Bewertung nach Tucholsky

Und in der Immobilie sah und sieht wohl die Mehrheit der Investoren immer noch die beste Möglichkeit, Rendite und Wertbeständigkeit frei von Problemen miteinander zu kombinieren. Im "Offenen Immobilienfonds" kommt dann die jederzeitige Kündbarkeit noch hinzu, verbunden mit der Flüsterparole, daß es bei Immobilien nur eine Bewegung gebe: die nach oben. Kurt Tucholsky läßt grüßen mit den Zeilen:
"Ja, das möchste:
Eine Villa im Grünen mit großer Terrasse,
vorn die Ostsee, hinten die Friedrichstraße;
mit schöner Aussicht, ländlich-mondän,
vom Badezimmer ist die Zugspitze zu sehen –
aber abends zum Kino hast Du‘s nicht weit.
Das Ganze schlicht, voller Bescheidenheit."
Ja, das könnte schön sein, wenn, ja, wenn da nicht die ekelige Bewerterei wäre, die in Zeiten der Stagnation und des wirtschaftlichen Rückschlags, bei Aufkommen demographischer und soziologischer Probleme, bei fortschreitender Entindustrialisierung und Globalisierung den Glanz eines objektiven Rechenvorgangs verliert und sehr schnell in den Geruch der reinen Kaffeesatzleserei geraten kann. Und in der Tat: Aller Formelkram, alle Bewertungsrichtlinien ändern nichts an der Tatsache, daß die Bewertung von Immobilien ein Blick in die Zukunft ist. Und wer hat den schon zuverlässig?
Nicht nur die Immobilienfonds kommen dahinter, daß es objektive Werte nicht gibt – die Banken müssen diese Erfahrung schon seit Jahren machen. Sie alle und wir alle müssen lernen, daß Märkte da, wo sie funktionieren, wo also Angebot und Nachfrage die Preise bestimmen, Schwankungen mit sich bringen, Knappheit und Überangebot und Leerstände produzieren, daß Mieten schwanken, und zwar desto stärker, je kürzer die Laufzeiten der Mietverträge sind. Die Globalisierung spielt ebenso eine Rolle wie die aktuelle Wirtschafts- und Währungspolitik, wie Inflation und Deflation, wie Hartz IV und Arbeitslosigkeit.

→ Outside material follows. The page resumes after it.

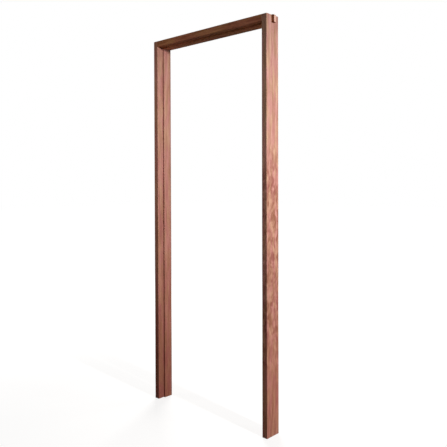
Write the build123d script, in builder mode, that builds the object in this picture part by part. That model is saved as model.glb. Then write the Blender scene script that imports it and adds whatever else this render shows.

Wichtiger als alle anderen Faktoren ist und bleibt bei der Immobilie – wie bei jedem wirtschaftlichen Unternehmen – der Mensch. Sind gute Mitarbeiter da, sind vernünftige Kapital- und Kreditgeber im Hintergrund, sind private und kommunale Dienstleister am Werke, die das Wort Dienstleistung als Dienst am Kunden interpretieren und nicht "Vorsicht Kunde" rufen, wenn ein solcher naht, sind schließlich die Geschäftsführungen ihren Aufgaben gewachsen – der Fisch beginnt bekanntlich am Kopf zu stinken –, dann wird der Wert eines Immobilienunternehmens zwar auch schwanken – aber weniger stark, weniger überraschend, weniger pleiteverdächtig.
Solange das Bundesaufsichtsamt und alle Kontrollgremien unisono der Bewertung das Wort reden, muß der Fonds, der Einzelkreditnehmer, die Immobilien-AG den Gutachter beschäftigen.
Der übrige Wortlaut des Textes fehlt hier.